Yves & Kay is among LeBlanc's more polished -- and surreal -- pieces.
There is a strange, kitschy beauty about these constructions, a Louisiana pop baroque sensibility that stands in contrast to the more painterly resolve of the canvases. Terra Transforma is a classic alchemical painting, a hybrid of cross and tree festooned with esoteric symbols, all floating in space. Painted in a style of renaissance realism, it displays a visionary surreality that becomes pure surrealism in Yves & Kay, LeBlanc's tribute to the late French art icon Yves Klein. A dramatic showman whose stark performance pieces concealed an alchemical kind of spirituality under a flashy facade of street theater, Klein used his art to evoke the underlying emptiness of the material world -- hence the empty, otherworldly look of this canvas.

The polished aura of Yves & Kay contrasts in tone with LeBlanc's more kitschy sculptural constructions, and these almost opposing tendencies pose questions about his direction. But then again, alchemy is traditionally involved with the reconciling of opposites, and presumably so is LeBlanc. It will be interesting to see where all this takes him.

An alchemical aura also pervades The Border, a sculptural installation by Beverly Penn at Heriard-Cimino.
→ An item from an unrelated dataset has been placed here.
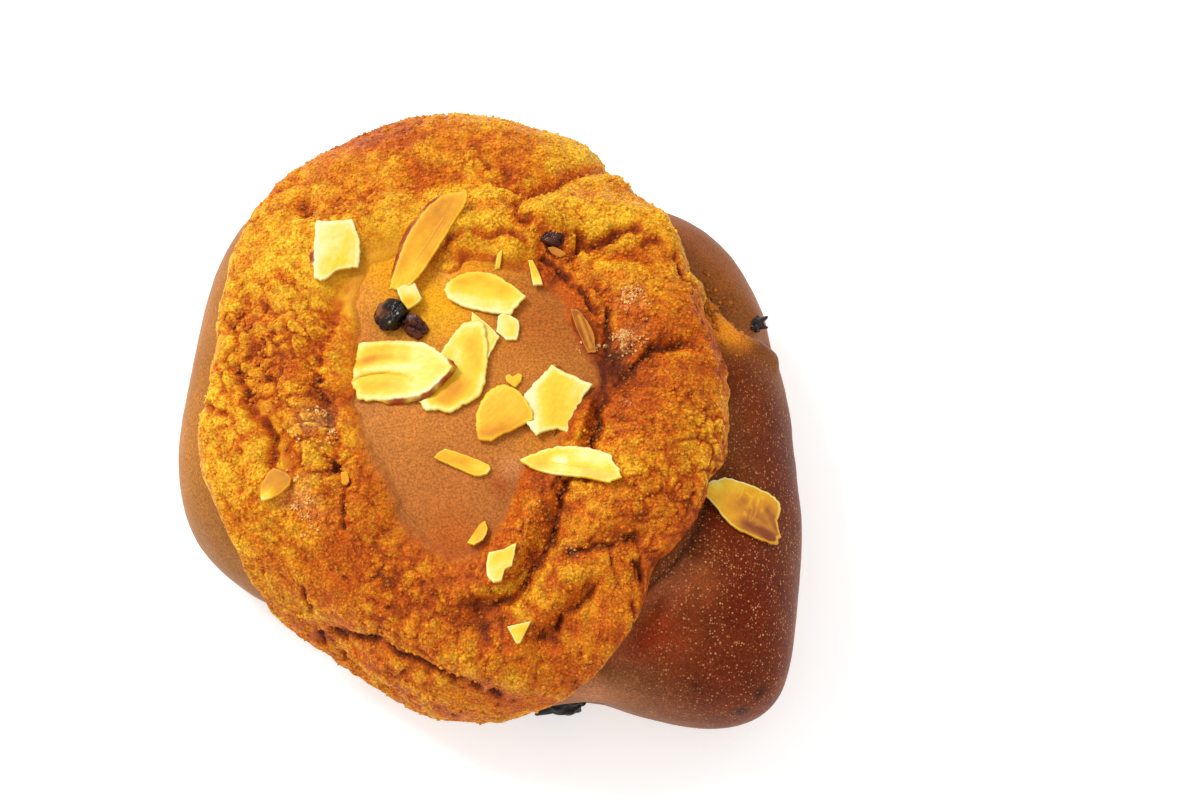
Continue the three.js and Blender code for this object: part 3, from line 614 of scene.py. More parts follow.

An extravaganza of esoteric constructions topped off with mysterious formulae and tiny ballet dancers enclosed under cylindrical glass domes, this deals rather obliquely with the Tex-Mex border, where attempts to reconcile opposites are ceaseless and longstanding.

Unquestionably conceptual in appearance, The Border is made up of skeletal metal stands like stylized altars -- or guard towers -- facing each other in opposing rows. Each supports a ballerina under glass. They pirouette atop round platforms that are really music boxes, all playing at once. So the gallery is filled with chiming cacophonies of "Home on the Range" and "Cielito Linda," respectively, as the tinkling texture of the sound and the tiny figures under glass evoke a sense of little worlds in collision.

Behind each ballerina is an old printer's plate on which a recipe for mole sauce has been superimposed. On the Mexican side, the mole sauce uses natural ingredients and takes three days to prepare. The American mole sauce takes 30 minutes, with contents that read like a chemistry text. So here the mole sauce becomes a metaphor, a meditation on the alchemy of border cultures.

It is hard to say if Penn's use of alchemical symbolism is intentional or not, but it makes for an unusually poetic take on what might be simply sociological. And that is what alchemy was about -- using symbols to energize the psyche and imagination, to rise above ordinary appearances and evolve to another level.